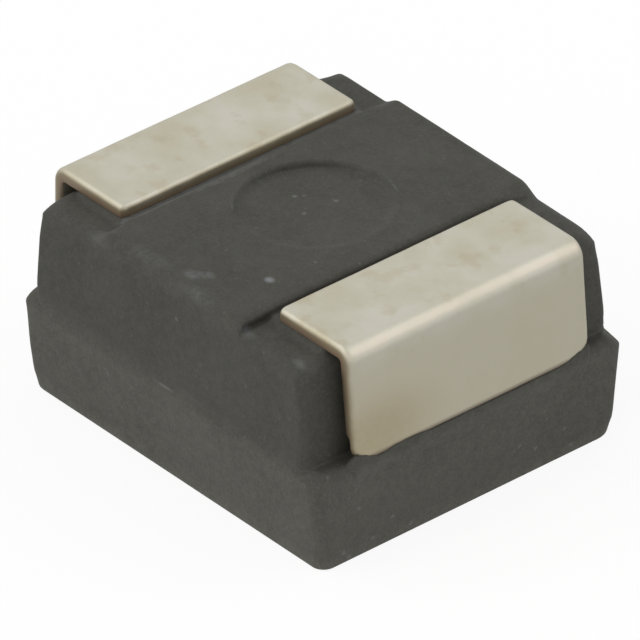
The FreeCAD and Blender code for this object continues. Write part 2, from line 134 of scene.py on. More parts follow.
class StageSettings(bpy.types.PropertyGroup):
    """Camera, light and floor."""

    azimuth: number("Azimuth", "Camera angle round the part, in degrees", 51.034)
    elevation: number("Elevation", "Camera angle over the floor, in degrees", 33.234)
    roll: number("Roll", "Camera turn about its own axis, in degrees", -1.487)
    distance: length("Distance", "From the camera to the point it is aimed at", 100)
    aim_height: length("Aim height", "Height of the point that the camera is set by", 0.9)
    aim_right: number("Aim right", "Pixels from the middle to that point", -0.095)
    aim_down: number("Aim down", "Pixels from the middle to that point", -17.361)
    pixels_per_mm: number("Pixels per mm", "Scale of the picture at that point", 138.64)
    sky: number("Sky", "Strength of the even light", 0.445, min=0)
    mirror: number("Mirror", "Strength of the sky in reflections", 0.86, min=0)
    glow: number("Glow", "Strength of the light that comes from the floor", 0.2, min=0)
    shine: number("Shine", "Strength of the floor in reflections", 0.60, min=0)
    front_left: number("Front left", "Strength of the light in front on the left", 0.7, min=0)
    back_right: number("Back right", "Strength of the light behind on the right", 0.25, min=0)


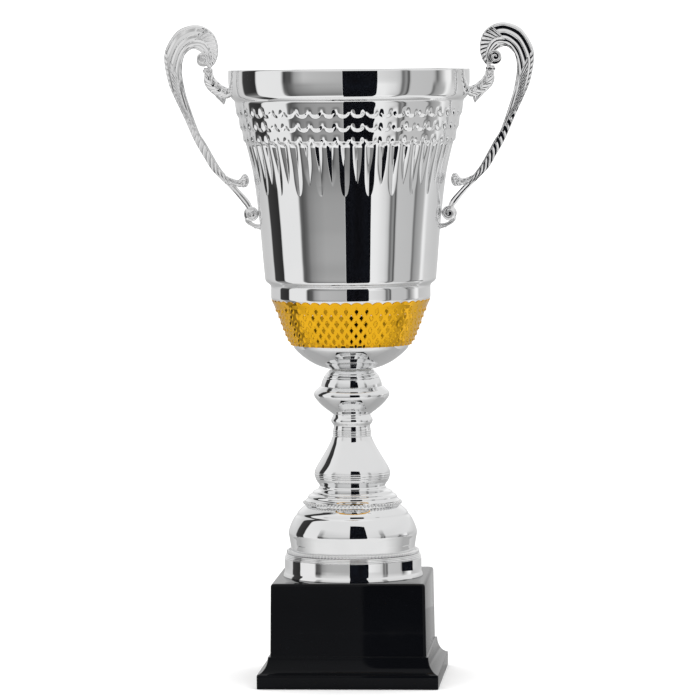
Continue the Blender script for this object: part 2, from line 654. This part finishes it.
# Edge lines of the arch in the X-Z plane, from the spiral head over the top to the foot of the arm
ARCH_OUTER = [[115.6, 507.4], [111, 512.4], [108.6, 520], [109, 529], [112, 536], [118.5, 541.5],
              [126.6, 543.9], [135, 542.5], [142.5, 538.5], [149, 530], [152.8, 521], [153, 511],
              [149.8, 495], [144.9, 483], [137.4, 467], [129, 448], [121, 434], [115.4, 424.5],
              [109, 417.6], [97.4, 406], [88, 394.6], [84.2, 389.4]]
ARCH_INNER = [[120.6, 511.4], [118.6, 514], [118.8, 517.4], [120.8, 520], [123.4, 521.8], [126.4, 523.3],
              [129.6, 524], [133.2, 522.4], [136, 519.6], [138.4, 516], [139.3, 512.4], [139, 503.4],
              [136, 488], [132.2, 475.3], [125, 455], [119.2, 445.4], [109.4, 428], [104.4, 421],
              [99, 414.8], [90.6, 405.6], [83.6, 397.6], [81, 391.2]]
ARCH_LEAN = 0.10
# Share of the arch's length over which one kind of relief passes into the next
HEAD_END, SHOULDER_END, ARM_END, FOREARM_END = (0.165, 0.18), (0.345, 0.36), (0.545, 0.56), (0.86, 0.875)
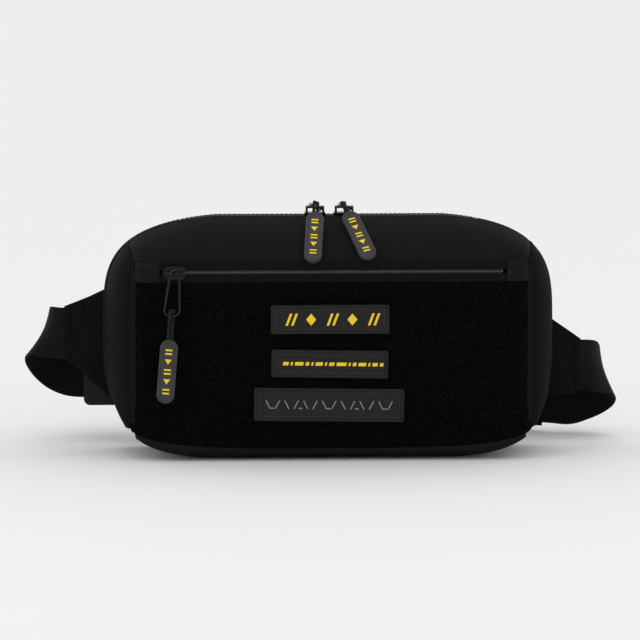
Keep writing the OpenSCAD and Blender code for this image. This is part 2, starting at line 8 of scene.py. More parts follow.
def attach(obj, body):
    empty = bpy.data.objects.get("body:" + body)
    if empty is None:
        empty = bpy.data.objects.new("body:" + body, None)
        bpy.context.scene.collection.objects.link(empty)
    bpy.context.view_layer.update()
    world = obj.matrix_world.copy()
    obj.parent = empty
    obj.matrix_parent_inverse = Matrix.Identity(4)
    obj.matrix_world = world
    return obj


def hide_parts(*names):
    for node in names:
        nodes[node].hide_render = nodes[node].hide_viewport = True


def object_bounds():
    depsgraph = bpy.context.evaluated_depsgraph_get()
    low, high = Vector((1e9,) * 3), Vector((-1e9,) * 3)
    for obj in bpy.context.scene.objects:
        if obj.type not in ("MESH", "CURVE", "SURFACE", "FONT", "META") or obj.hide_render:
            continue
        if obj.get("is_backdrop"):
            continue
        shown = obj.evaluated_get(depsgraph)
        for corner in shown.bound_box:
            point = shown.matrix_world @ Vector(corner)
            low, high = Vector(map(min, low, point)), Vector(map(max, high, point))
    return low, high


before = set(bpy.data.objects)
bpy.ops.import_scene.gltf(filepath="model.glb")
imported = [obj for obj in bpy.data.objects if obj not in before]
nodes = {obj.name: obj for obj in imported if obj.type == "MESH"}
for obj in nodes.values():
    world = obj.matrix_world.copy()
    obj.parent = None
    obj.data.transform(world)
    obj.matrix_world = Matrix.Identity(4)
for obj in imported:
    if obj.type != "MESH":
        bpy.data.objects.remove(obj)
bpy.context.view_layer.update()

mm = 0.001


# ---------- small helpers ----------
def addObject(name, mesh):
    obj = bpy.data.objects.new(name, mesh)
    bpy.context.scene.collection.objects.link(obj)
    return obj


def writeUv(mesh, uvs):
    # uvs are in metres, one pair for each point
    layer = mesh.uv_layers.get("cloth") or mesh.uv_layers.new(name="cloth")
    loops = np.empty(len(mesh.loops), int)
    mesh.loops.foreach_get("vertex_index", loops)
    layer.data.foreach_set("uv", uvs[loops].ravel())


def meshFrom(name, points, faces, uvs=None, edge=None, sharpAngle=38):
    # points in millimetres; uvs and edge are given per point
    mesh = bpy.data.meshes.new(name)
    mesh.from_pydata([tuple(p) for p in np.asarray(points, float) * mm], [], [tuple(f) for f in faces])
    if uvs is not None:
        writeUv(mesh, np.asarray(uvs, float) * mm)
    if edge is not None:
        attribute = mesh.attributes.new("edge", "FLOAT", "POINT")
        attribute.data.foreach_set("value", np.asarray(edge, np.float32))
    mesh.validate()
    mesh.shade_smooth()
    mesh.set_sharp_from_angle(angle=math.radians(sharpAngle))
    return mesh


def reworked(mesh, *changes):
    work = bmesh.new()
    work.from_mesh(mesh)
    for change in changes:
        change(work)
    work.to_mesh(mesh)
    work.free()


def outwards(work): bmesh.ops.recalc_face_normals(work, faces=work.faces)


def merged(work, dist=1e-7): bmesh.ops.remove_doubles(work, verts=work.verts, dist=dist)


def faceOutwards(mesh): reworked(mesh, merged, outwards)


def place(obj, material, body, slotName, *replaced):
    obj.data.materials.clear()
    obj.data.materials.append(material)
    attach(obj, body)
    if replaced:
        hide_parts(*replaced)
    return obj


def baked(obj, name):
    # the evaluated shape as one plain mesh, with the live modifiers gone
    bpy.context.view_layer.update()
    deps = bpy.context.evaluated_depsgraph_get()
    mesh = bpy.data.meshes.new_from_object(obj.evaluated_get(deps))
    mesh.name = name
    obj.modifiers.clear()
    old = obj.data
    obj.data = mesh
    if old.users == 0:
        bpy.data.meshes.remove(old)
    return obj


def turnX(degrees): return Matrix.Rotation(math.radians(degrees), 4, "X")
def turnY(degrees): return Matrix.Rotation(math.radians(degrees), 4, "Y")
def shift(x, y, z): return Matrix.Translation((x, y, z))


# ---------- camera, floor and lights ----------
studio = {"look": (-7.3, -33, 87.6), "away": 4000, "rise": 7.5, "turn": -2, "lens": 368,
          "floorTone": 0.875, "skyTone": 0.975, "keyPower": 0.6, "sidePower": 0.3}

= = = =

PROBLEM TO SOLVE: Find the lines containing "before" and list every one of them.

WRITTEN RESPONSE:
before = set(bpy.data.objects)
imported = [obj for obj in bpy.data.objects if obj not in before]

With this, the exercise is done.